Кроме этих религиозных обрядов и практик, включая пост, сохранились и другие ритуалы (некоторые праздники), в которых нет обязательного «сценария», связанного с принятием пищи. Во всех этих ритуалах всегда присутствует эмоциональное начало – от вкуса еды из детства до свечей, зажигаемых в начале праздника, от слов молитвы до рассказов, повторяющихся из года в год, – таким образом, здесь огромную роль играет личная, эмоциональная память. Разве не в том состоит сама сущность ритуала, чтобы вызвать эмоции и подстегнуть воображение?6 В этой статье я попытаюсь предложить объяснение того, что делает эти обряды и практики релевантными для современного мира.
Подход П. Бурдье в терминах «различия» кажется мне недостаточным, чтобы понять устойчивость этих пищевых практик. Практики видоизменяются, появляясь все время в новом обличье, как бы вписываясь в категорию «нормальной еды» современного глобального мира. Можно предположить, что в еврейских пищевых практиках происходит своего рода «антропологическое инкорпорирование»: «мы то, что мы едим». Но в таком случае возникает вопрос: как объяснить выбор практик, соблюдаемых вне сообщества ортодоксальных евреев7; как объяснить разграничение тех особых дней, когда кошерные правила соблюдаются более или менее строго, и «остального времени» (temps de l’autre), когда нарушения возможны (как это хорошо описал Ж. Балу, рассказывая о живущих во Франции алжирских евреях)?8
Примем формулу К. Леви-Стросса, согласно которой «пища должна наводить на размышления»9. Эта формула дает нам вектор для анализа, но далее возникает вопрос: размышления о чем?
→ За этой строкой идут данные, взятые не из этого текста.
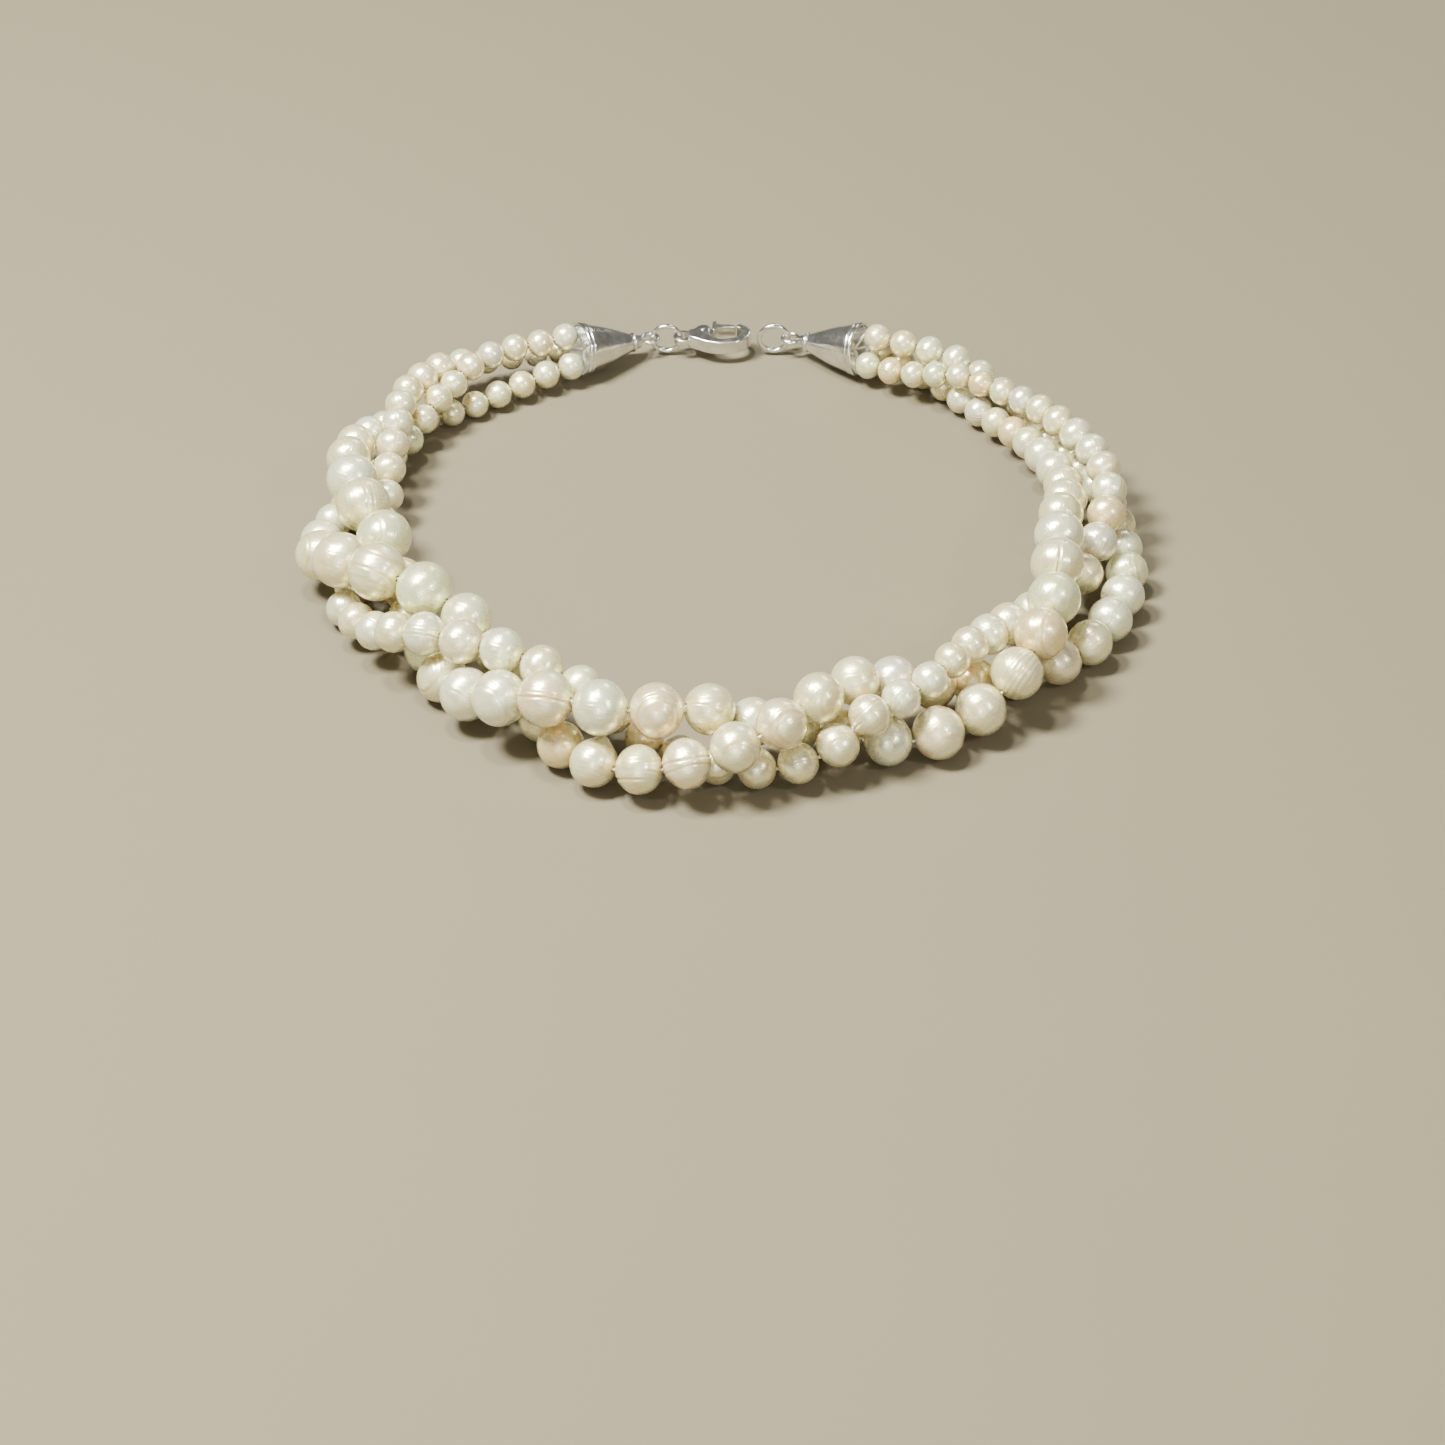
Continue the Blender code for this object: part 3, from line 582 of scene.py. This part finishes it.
def look_of(strand, number, rng):
    """A pearl's tone, gloss, grooves and mesh: stated above, or drawn by lot."""
    tone = rng.choice(list(TONES), p=TONE_SHARES)
    gloss = rng.uniform(0.4, 1.0)
    turn = rng.uniform(-60, 60)
    count = rng.choice([0, 1, 2, 3, 4], p=GROOVE_SHARES)
    offsets = np.sort(rng.uniform(-0.7, 0.7, count))
    grooves = [(offset, (FINE, PLAIN)[rng.integers(2)]) for offset in offsets]
    mesh = MESH_SIZES[len(grooves) > 0]
    if (strand, number) in LOOKS:
        tone, gloss, turn, grooves = LOOKS[strand, number]
        mesh = FRONT_MESH_SIZES[len(grooves) > 0]
    return {
        "mesh": mesh,
        "tone": str(tone),
        "gloss": gloss,
        "turn": turn,
        "grooves": [(offset, *shape) for offset, shape in grooves],
        "peak": PEAKS.get((strand, number), 0.0),
    }


def link_body(link):
    """The name of the body that holds a link, from 0 at the left end to the last at the right."""
    if link == FRONT:
        return "front_link"
    return f"rope_left_{FRONT - link}" if link < FRONT else f"rope_right_{link - FRONT}"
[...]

Тем более что, утверждая, что пища «наводит на размышления», мы рискуем свести объяснение любого обряда, связанного с пищей, к одному-единствен-ному символу; пища символизирует, т. е. отсылает к чему-то отсутствующему или к какому-то алгоритму мышления. Другими словами, она – всего лишь «означающее» и имеет смысл только в отрыве от всего материального10.
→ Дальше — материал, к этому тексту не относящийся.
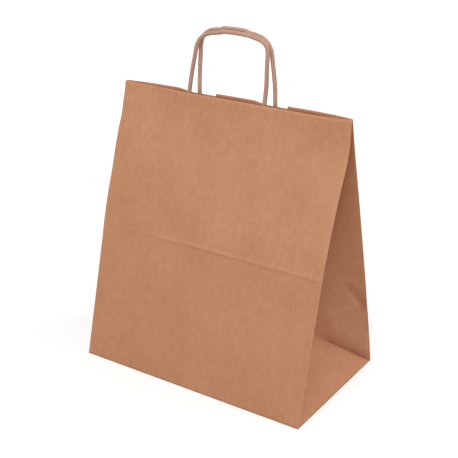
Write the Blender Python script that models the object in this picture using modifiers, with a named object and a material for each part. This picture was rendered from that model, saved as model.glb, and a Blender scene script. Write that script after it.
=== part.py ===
"""Brown paper carrier bag with two twisted paper handles, standing open on its block bottom.

One sheet of paper makes the whole bag: two panels, two gussets that fold inward, and the bottom
flaps. Each handle is a twisted paper cord whose two legs are glued between a pair of paper strips
inside the rim. X runs across the front panel, the front faces -Y, and the base rests on Z = 0.
"""
import math

import bmesh
import bpy
import numpy as np
from mathutils import Vector

# The sheet, in metres
PAPER = 0.0002
BAG_WIDTH = 0.305
BAG_DEPTH = 0.180
FRONT_HEIGHT = 0.345
BACK_RIM_DROP = 0.003
CREASE_HEIGHT = 0.170
FOLD_CLEARANCE = 0.0006
GLUE_GAP = 0.0003

# How the open bag stands: pinched at the rim's corners, with the panels bowed apart between them
RIM_PLY_CLEARANCE = 0.0010
RIM_MIDDLE_Y = 0.0056
FRONT_RIM_BOW = 0.0020
BACK_RIM_BOW = 0.0060
LEFT_FOLD_BULGE = 0.0056
RIGHT_FOLD_TUCK = 0.0022

# The block bottom's glued flaps, and the glued lap that runs up the back panel
BOTTOM_OVERLAP = 0.025
BASE_ROLL = 0.0010
FLAP_INSET = 0.0016
LAP_WIDTH = 0.020
LAP_INSET = 0.012
LAP_STEP = 0.0004

# The two shallow notches in the back panel's rim, one at each leg of the back handle
NOTCH_DEPTH = 0.003
NOTCH_HALF_WIDTH = 0.022
NOTCH_SLOPE = 0.008
NOTCH_STEP = 0.001

# The handles, whose legs come up between the gussets
CORD_RADIUS = 0.0025
LEG_TO_GUSSET = 0.0115
LOOP_TAPER = 0.0028
FRONT_LOOP_RISE = 0.0755
BACK_LOOP_RISE = 0.078
FRONT_HANDLE_X = -0.006
BACK_HANDLE_X = 0.005
FRONT_HANDLE_SWAY = 0.0092
BACK_HANDLE_SWAY = -0.0027
FRONT_LOOP_SHOULDERS = (0.023, 0.018)
BACK_LOOP_SHOULDERS = (0.023, 0.023)
LOOP_CROWN = 0.0035
LOOP_CLEARANCE = 0.0008

# The glued paper strips that hold the legs
STRIP_HEIGHT = 0.045
STRIP_BELOW_NOTCH = 0.003
STRIP_BEYOND_LEG = 0.019
STRIP_BELOW_CORD = 0.009
TENT_FLARE = 0.004

# Mesh density
FOLD_STEPS = 400
PANEL_COLUMNS = 10
GUSSET_COLUMNS = 6
ROWS_TO_CREASE = 3
ROWS_TO_RIM = 9
CORD_STEP = 0.005
TENT_ARC_STEPS = 2
STRIP_ROWS = 4
BACKING_COLUMNS = 8

# Colours, as linear red, green and blue
BAG_PAPER = (0.60, 0.27, 0.15)
CORD_PAPER = (0.47, 0.28, 0.20)
STRIP_PAPER = (0.52, 0.23, 0.12)

BACK_HEIGHT = FRONT_HEIGHT - BACK_RIM_DROP
CREASE_SHARE = CREASE_HEIGHT / FRONT_HEIGHT
GUSSET_HALF = BAG_DEPTH / 2
FOLD_GAP = PAPER + FOLD_CLEARANCE
FOLD_X = BAG_WIDTH / 2 - FOLD_GAP / 2
RIM_CORNER_GAP = 2 * FOLD_GAP + RIM_PLY_CLEARANCE
BASE_THICKNESS = 3 * PAPER
WALL_FOOT = BASE_THICKNESS - PAPER / 2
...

Э. Левинас, отличая «священное» (le sacre) от «святого» (saint), настаивал на материальности еврейских обрядов: «Обсуждаемая проблема вытекает из того, что касается чистого и нечистого. Речь не идет о „внутренней чистоте, которую так легко найти и подтвердить до или после поступка; не достаточно ли заявить, что значение имеет не то, что входит, но то, что выходит изо рта человека? Эта идея, одухотворяя чистое, рискует ввергнуть нас в неопределенную пропасть „внутреннего“, где чистое и нечистое смешиваются. Учителя Торы, напротив, спорят о такой ритуальной чистоте, которая определяется именно внешними критериями. Эти правила внешнего действия необходимы для того, чтобы внутренняя чистота не была только вербальной»11.
Таким образом, мы подошли к осмыслению значения и материи, двух факторов, определяющих эти практики, двух необходимых сторон осмысления ритуала. Неверно отделять саму пищу от того, что она символизирует; нет, материя и значение должны осмысляться вместе. Интересно, что давар на иврите обозначает одновременно вещь и слово. Я исхожу здесь из того, что пища действительно создает тело – и символически, и материально.
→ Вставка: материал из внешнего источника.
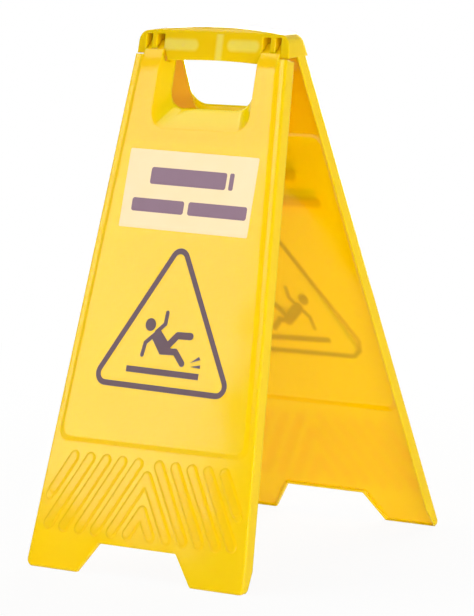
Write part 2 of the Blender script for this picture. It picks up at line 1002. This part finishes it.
@dataclass
class Studio:
    """Pale floor and soft light, with a white background behind."""

    floor_size: float = 12.0
    floor_tone: str = "#f4f3f1"
    near_glow: float = 0.93
    glow_from: float = 0.45
    glow_to: float = 1.4
    fill: float = 0.25
    backdrop_from: float = 0.3
    key: Softbox = Softbox(
        "key_softbox", (-1.559, -1.902, 1.427), (-0.958, -1.163, 1.123), 0.42, 1.5, 12.0, 2.4
    )
    lamps: tuple[Softbox, ...] = (
        Softbox("front_fill", (1.7, -2.3, 0.56), (0.0, 0.0, 0.3), 2.4, 0.9, 28.0),
        Softbox("side_fill", (2.4, -0.7, 0.5), (0.0, 0.1, 0.3), 1.2, 0.9, 20.0),
        Softbox("top_softbox", (-1.25, -0.4, 2.4), (0.0, 0.0, 0.3), 1.4, 1.4, 22.0),
        Softbox("back_fill", (-0.6, 2.4, 1.0), (0.0, 0.0, 0.3), 2.4, 1.8, 62.0),
        Softbox("low_fill", (1.9, -1.9, 0.22), (0.05, 0.15, 0.15), 1.4, 0.36, 9.0),
    )

    def make(self, front_pieces: list[bpy.types.Object]) -> None:
        """Make the floor, the lamps and the world.

        Args:
            front_pieces: What the key lights. Its flag keeps it off the upright handle.
        """
        self._floor()
        self.key.make(front_pieces)
        for lamp in self.lamps:
            lamp.make()
        self._world()
        bpy.context.scene.view_settings.view_transform = "Standard"

    def _floor(self) -> None:
        """Make the floor, a large plain sheet at the foot of the sign."""
        half = self.floor_size / 2
        mesh = bpy.data.meshes.new("studio_floor")
        corners = [(-half, -half, 0), (half, -half, 0), (half, half, 0), (-half, half, 0)]
        mesh.from_pydata(corners, [], [(0, 1, 2, 3)])
        mesh.materials.append(self._floor_material())
        floor = bpy.data.objects.new("studio_floor", mesh)
        bpy.context.scene.collection.objects.link(floor)

    def _floor_material(self) -> bpy.types.Material:
        """Build a matt white floor that turns to the white background away from the sign.

        Returns:
            The floor's material.
        """
        material = bpy.data.materials.new("studio_floor")
        material.use_nodes = True
        tree = material.node_tree
        tree.nodes.clear()
        matt = add_node(tree, "ShaderNodeBsdfDiffuse", {}, {"Color": linear(self.floor_tone)})
        white = add_node(tree, "ShaderNodeEmission", {}, {"Strength": 1.0})
        place = add_node(tree, "ShaderNodeTexCoord").outputs["Object"]
        reach = add_node(
            tree, "ShaderNodeVectorMath", {"operation": "LENGTH"}, {0: place}
        ).outputs["Value"]
        glow = add_node(
            tree,
            "ShaderNodeMapRange",
            {"interpolation_type": "SMOOTHSTEP"},
            {0: reach, 1: self.glow_from, 2: self.glow_to, 3: self.near_glow, 4: 1.0},
        ).outputs["Result"]
        seen = add_node(
            tree,
            "ShaderNodeMath",
            {"operation": "MULTIPLY"},
            {0: self._seen_as_background(tree), 1: glow},
        ).outputs[0]
        mixed = add_node(
            tree, "ShaderNodeMixShader", {}, {0: seen, 1: matt.outputs[0], 2: white.outputs[0]}
        )
        add_node(tree, "ShaderNodeOutputMaterial", {}, {"Surface": mixed.outputs[0]})
        return material

    def _seen_as_background(self, tree: bpy.types.NodeTree) -> bpy.types.NodeSocket:
        """Give 1 for rays that see a background: from the camera, in gloss or through glass.

        Args:
            tree: Node tree that asks.

        Returns:
            Socket with the share.
        """
        ray = add_node(tree, "ShaderNodeLightPath").outputs
        mirrored = add_node(
            tree,
            "ShaderNodeMath",
            {"operation": "MAXIMUM"},
            {0: ray["Is Glossy Ray"], 1: ray["Is Transmission Ray"]},
        ).outputs[0]
        return add_node(
            tree, "ShaderNodeMath", {"operation": "MAXIMUM"}, {0: ray["Is Camera Ray"], 1: mirrored}
        ).outputs[0]

    def _world(self) -> None:
        """Make an even fill light, whose background is white.

        The white backdrop stands behind the sign, so gloss shows it there, and a dim room in front.
        """
        world = bpy.data.worlds.new("studio_world")
        world.use_nodes = True
        tree = world.node_tree
        tree.nodes.clear()
        ray = add_node(tree, "ShaderNodeLightPath").outputs
        fill, white = (
            add_node(tree, "ShaderNodeBackground", {}, {"Color": (1, 1, 1, 1), "Strength": strength})
            for strength in (self.fill, 1.0)
        )
        towards = add_node(tree, "ShaderNodeTexCoord").outputs["Generated"]
        depth = add_node(tree, "ShaderNodeSeparateXYZ", {}, {0: towards}).outputs["Y"]
        behind = add_node(
            tree,
            "ShaderNodeMapRange",
            {},
            {"Value": depth, "From Min": 0.0, "From Max": self.backdrop_from},
        ).outputs["Result"]
        in_front = add_node(
            tree, "ShaderNodeMath", {"operation": "SUBTRACT"}, {0: 1.0, 1: behind}
        ).outputs[0]
        hidden = add_node(
            tree, "ShaderNodeMath", {"operation": "MULTIPLY"}, {0: ray["Is Glossy Ray"], 1: in_front}
        ).outputs[0]
        seen = add_node(
            tree,
            "ShaderNodeMath",
            {"operation": "SUBTRACT", "use_clamp": True},
            {0: self._seen_as_background(tree), 1: hidden},
        ).outputs[0]
        mixed = add_node(
            tree, "ShaderNodeMixShader", {}, {0: seen, 1: fill.outputs[0], 2: white.outputs[0]}
        )
        add_node(tree, "ShaderNodeOutputWorld", {}, {"Surface": mixed.outputs[0]})
        bpy.context.scene.world = world


def main() -> None:
    """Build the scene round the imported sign."""
    logging.basicConfig(level=logging.INFO, format="%(name)s: %(message)s")
    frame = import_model()
    Viewpoint().make()
    pieces = Sign(frame["nodes"]).dress()
    Studio().make(pieces[Side.FRONT])


if __name__ == "__main__":
    main()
С другой стороны, если мы послушаем, как женщины описывают свои привычки, связанные с едой, и оставим за скобками объяснения, которые они пытаются дать исходя из собственного уровня религиозности или понимания обряда (ссылки на Тору, соображения морали или гигиены), – то окажется, что в центре внимания находится тема передачи традиций из поколения в поколение. Кошерная пища, пусть даже выборочно, передана им от предков и должна быть передана ими следующему поколению как признак национальной и религиозной идентичности. Возникает вопрос, почему обычных «идентифицирующих» слов недостаточно для выполнения этой задачи? Почему идентификация должна проходить через тело, через инкорпорирование? Почему, когда речь идет о пище, так важно ссылаться на семейную традицию, на родителей и детей?
Так, в конце разговора одна из моих респонденток подтвердила: «Единственное, что я могу сказать, – это то, что я очень довольна тем, что я еврейка, и что, даже если я не ем кошерную пищу, не соблюдаю религиозные обряды, я тем не менее еврейка с головы до пят». «С головы до пят» – здесь явно описано тело. Другими словами, даже если она не ест кошерную пищу, она «тем не менее» еврейка своим телом (не только по идее, не только духовно). Связь между «быть евреем» и телом становится центральной темой. Тело ритуализируется. Ритуал материально «вписывается» в тело – как нечто, способствующее идентификации.